This is an interesting approach. I think Jeffreys (1961) also discusses the comparison between two correlations, but I might misremember. Your approach assumes that "q" captures the relevant information in the data -- to the extent that it doesn't, the result is approximate. I don't have an issue with the general approach though. My only worries are (1) "I assume that for each true value of q, the observed values

are distributed normally with a variance of 1/(N1-3)+1/(N2-3)." Are they? (2) your prior strikes me as relatively modest, so that it is difficult to find good evidence in favor of the null.

Cheers,

E.J.

Hello E.J.,

thanks a lot for your response, which is really helpful. Regarding your worries:

I worried about this as well, because I do not know this for sure in general. Using a simulation approach however, I created differently correlated data and I observed this variance for a variety of effect sizes; cannot prove that it holds in general, though.

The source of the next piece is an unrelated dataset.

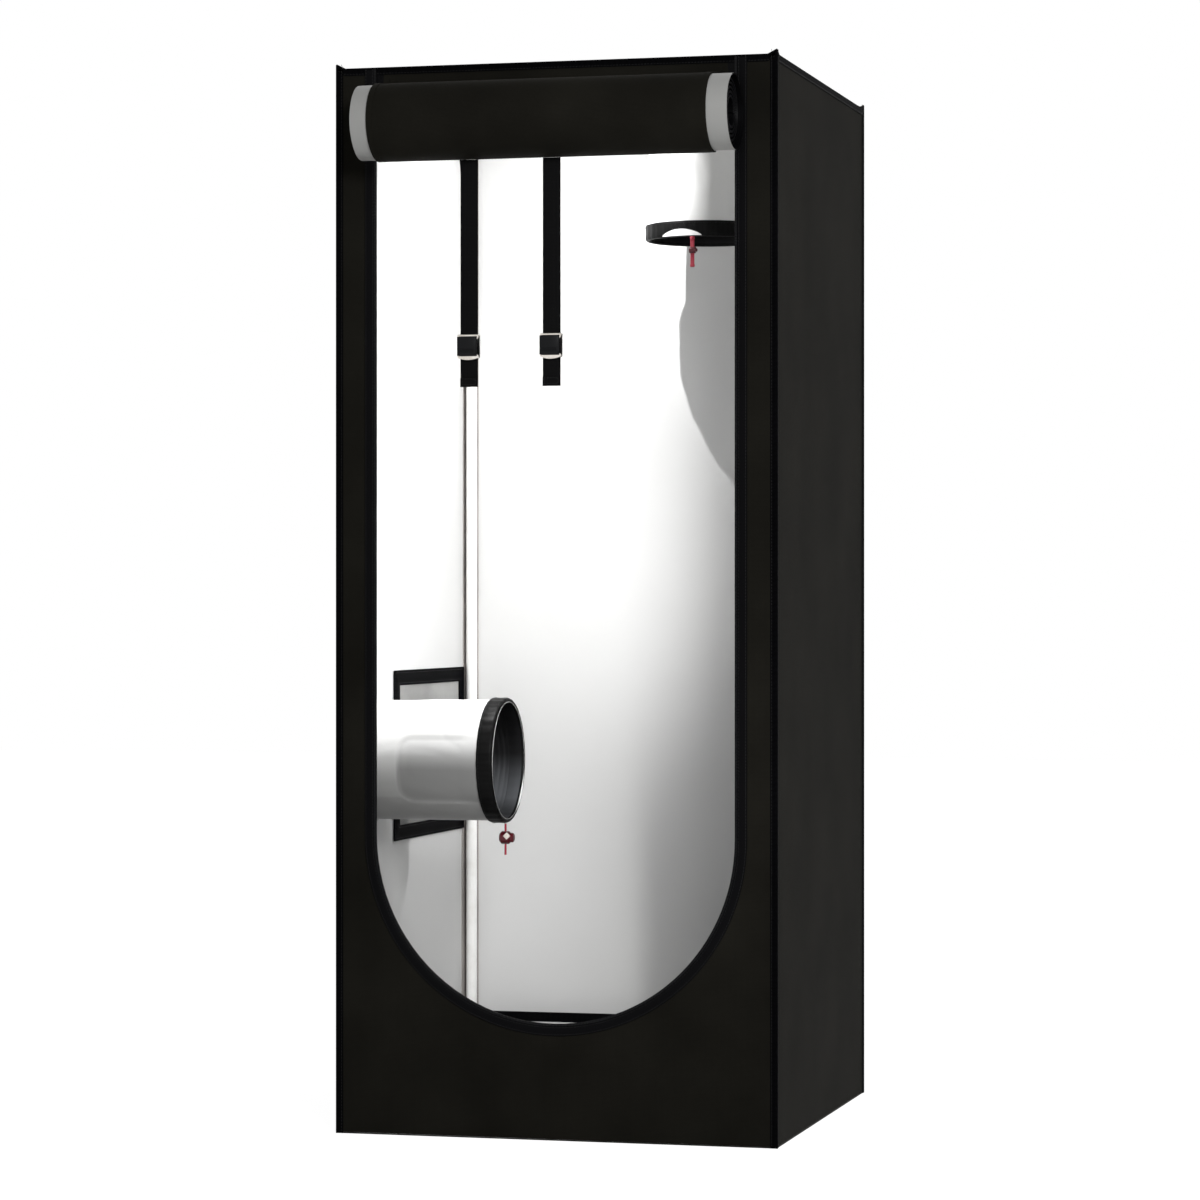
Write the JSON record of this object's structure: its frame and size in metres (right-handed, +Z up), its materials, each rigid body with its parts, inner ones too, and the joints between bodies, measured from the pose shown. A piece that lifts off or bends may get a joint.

Could you elaborate on what you mean by modest? Do you think the distribution should have longer tails to find good evidence for the null? That is probably true, I just thought that large effect sizes for the difference of correlations -- at least in my field -- are very rare and for this reason I thought this might be an appropriate prior. But I was primarily interested in whether the approach in general is acceptable, thanks for your judgement on that.

Cheers,

Martin

Interesting stuff! (and yes I did mean to hint at the fatter tails).

Cheers,

E.J.